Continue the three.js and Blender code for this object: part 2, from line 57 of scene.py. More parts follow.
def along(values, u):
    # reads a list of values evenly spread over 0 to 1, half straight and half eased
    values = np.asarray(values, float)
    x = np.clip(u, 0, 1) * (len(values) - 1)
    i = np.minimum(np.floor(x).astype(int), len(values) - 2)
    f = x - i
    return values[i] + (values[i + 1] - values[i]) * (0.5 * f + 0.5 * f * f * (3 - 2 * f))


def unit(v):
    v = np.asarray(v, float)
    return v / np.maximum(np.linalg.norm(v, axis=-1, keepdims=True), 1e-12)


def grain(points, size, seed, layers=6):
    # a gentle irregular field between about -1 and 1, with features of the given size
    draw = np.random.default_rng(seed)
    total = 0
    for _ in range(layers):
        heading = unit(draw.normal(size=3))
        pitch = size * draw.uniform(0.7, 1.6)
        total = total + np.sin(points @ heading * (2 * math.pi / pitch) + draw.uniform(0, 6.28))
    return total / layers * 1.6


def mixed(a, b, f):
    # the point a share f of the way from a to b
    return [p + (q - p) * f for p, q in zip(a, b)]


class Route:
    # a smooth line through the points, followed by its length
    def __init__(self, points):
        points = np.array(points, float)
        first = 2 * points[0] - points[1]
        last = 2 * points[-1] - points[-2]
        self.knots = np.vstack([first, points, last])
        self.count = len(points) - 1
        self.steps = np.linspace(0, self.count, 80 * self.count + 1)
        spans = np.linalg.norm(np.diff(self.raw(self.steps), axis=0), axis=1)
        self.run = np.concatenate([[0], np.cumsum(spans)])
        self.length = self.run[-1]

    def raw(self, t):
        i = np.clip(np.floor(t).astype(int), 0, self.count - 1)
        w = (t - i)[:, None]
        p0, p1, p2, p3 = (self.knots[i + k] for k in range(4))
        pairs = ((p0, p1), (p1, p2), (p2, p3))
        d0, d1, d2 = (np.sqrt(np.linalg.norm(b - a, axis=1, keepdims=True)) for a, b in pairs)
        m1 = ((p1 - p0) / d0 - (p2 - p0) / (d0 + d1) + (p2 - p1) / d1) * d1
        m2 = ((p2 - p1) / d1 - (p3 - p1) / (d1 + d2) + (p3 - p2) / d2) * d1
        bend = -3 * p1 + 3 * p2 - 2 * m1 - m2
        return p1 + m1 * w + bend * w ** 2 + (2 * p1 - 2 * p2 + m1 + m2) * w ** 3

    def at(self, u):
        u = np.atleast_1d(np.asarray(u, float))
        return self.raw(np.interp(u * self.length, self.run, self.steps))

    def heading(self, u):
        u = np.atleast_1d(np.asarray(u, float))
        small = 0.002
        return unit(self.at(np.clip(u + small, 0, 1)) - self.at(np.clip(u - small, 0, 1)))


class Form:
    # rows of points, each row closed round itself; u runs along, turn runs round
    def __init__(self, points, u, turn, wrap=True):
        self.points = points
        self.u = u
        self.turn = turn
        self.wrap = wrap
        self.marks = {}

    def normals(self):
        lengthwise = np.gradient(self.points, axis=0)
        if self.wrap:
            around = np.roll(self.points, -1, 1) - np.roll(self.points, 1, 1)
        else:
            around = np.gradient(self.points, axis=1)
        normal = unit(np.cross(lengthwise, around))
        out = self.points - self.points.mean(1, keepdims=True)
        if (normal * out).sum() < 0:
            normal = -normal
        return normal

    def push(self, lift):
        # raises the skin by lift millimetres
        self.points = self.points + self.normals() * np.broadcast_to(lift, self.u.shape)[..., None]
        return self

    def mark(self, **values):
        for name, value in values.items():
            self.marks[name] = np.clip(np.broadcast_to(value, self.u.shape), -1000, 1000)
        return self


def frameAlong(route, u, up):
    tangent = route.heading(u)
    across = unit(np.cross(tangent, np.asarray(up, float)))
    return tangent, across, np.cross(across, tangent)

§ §

Each line above must be printed exactly as it appears.

Continue the three.js and Blender code for this object: part 2, from line 57 of scene.py. More parts follow.
def along(values, u):
    # reads a list of values evenly spread over 0 to 1, half straight and half eased
    values = np.asarray(values, float)
    x = np.clip(u, 0, 1) * (len(values) - 1)
    i = np.minimum(np.floor(x).astype(int), len(values) - 2)
    f = x - i
    return values[i] + (values[i + 1] - values[i]) * (0.5 * f + 0.5 * f * f * (3 - 2 * f))


def unit(v):
    v = np.asarray(v, float)
    return v / np.maximum(np.linalg.norm(v, axis=-1, keepdims=True), 1e-12)


def grain(points, size, seed, layers=6):
    # a gentle irregular field between about -1 and 1, with features of the given size
    draw = np.random.default_rng(seed)
    total = 0
    for _ in range(layers):
        heading = unit(draw.normal(size=3))
        pitch = size * draw.uniform(0.7, 1.6)
        total = total + np.sin(points @ heading * (2 * math.pi / pitch) + draw.uniform(0, 6.28))
    return total / layers * 1.6


def mixed(a, b, f):
    # the point a share f of the way from a to b
    return [p + (q - p) * f for p, q in zip(a, b)]


class Route:
    # a smooth line through the points, followed by its length
    def __init__(self, points):
        points = np.array(points, float)
        first = 2 * points[0] - points[1]
        last = 2 * points[-1] - points[-2]
        self.knots = np.vstack([first, points, last])
        self.count = len(points) - 1
        self.steps = np.linspace(0, self.count, 80 * self.count + 1)
        spans = np.linalg.norm(np.diff(self.raw(self.steps), axis=0), axis=1)
        self.run = np.concatenate([[0], np.cumsum(spans)])
        self.length = self.run[-1]

    def raw(self, t):
        i = np.clip(np.floor(t).astype(int), 0, self.count - 1)
        w = (t - i)[:, None]
        p0, p1, p2, p3 = (self.knots[i + k] for k in range(4))
        pairs = ((p0, p1), (p1, p2), (p2, p3))
        d0, d1, d2 = (np.sqrt(np.linalg.norm(b - a, axis=1, keepdims=True)) for a, b in pairs)
        m1 = ((p1 - p0) / d0 - (p2 - p0) / (d0 + d1) + (p2 - p1) / d1) * d1
        m2 = ((p2 - p1) / d1 - (p3 - p1) / (d1 + d2) + (p3 - p2) / d2) * d1
        bend = -3 * p1 + 3 * p2 - 2 * m1 - m2
        return p1 + m1 * w + bend * w ** 2 + (2 * p1 - 2 * p2 + m1 + m2) * w ** 3

    def at(self, u):
        u = np.atleast_1d(np.asarray(u, float))
        return self.raw(np.interp(u * self.length, self.run, self.steps))

    def heading(self, u):
        u = np.atleast_1d(np.asarray(u, float))
        small = 0.002
        return unit(self.at(np.clip(u + small, 0, 1)) - self.at(np.clip(u - small, 0, 1)))


class Form:
    # rows of points, each row closed round itself; u runs along, turn runs round
    def __init__(self, points, u, turn, wrap=True):
        self.points = points
        self.u = u
        self.turn = turn
        self.wrap = wrap
        self.marks = {}

    def normals(self):
        lengthwise = np.gradient(self.points, axis=0)
        if self.wrap:
            around = np.roll(self.points, -1, 1) - np.roll(self.points, 1, 1)
        else:
            around = np.gradient(self.points, axis=1)
        normal = unit(np.cross(lengthwise, around))
        out = self.points - self.points.mean(1, keepdims=True)
        if (normal * out).sum() < 0:
            normal = -normal
        return normal

    def push(self, lift):
        # raises the skin by lift millimetres
        self.points = self.points + self.normals() * np.broadcast_to(lift, self.u.shape)[..., None]
        return self

    def mark(self, **values):
        for name, value in values.items():
            self.marks[name] = np.clip(np.broadcast_to(value, self.u.shape), -1000, 1000)
        return self


def frameAlong(route, u, up):
    tangent = route.heading(u)
    across = unit(np.cross(tangent, np.asarray(up, float)))
    return tangent, across, np.cross(across, tangent)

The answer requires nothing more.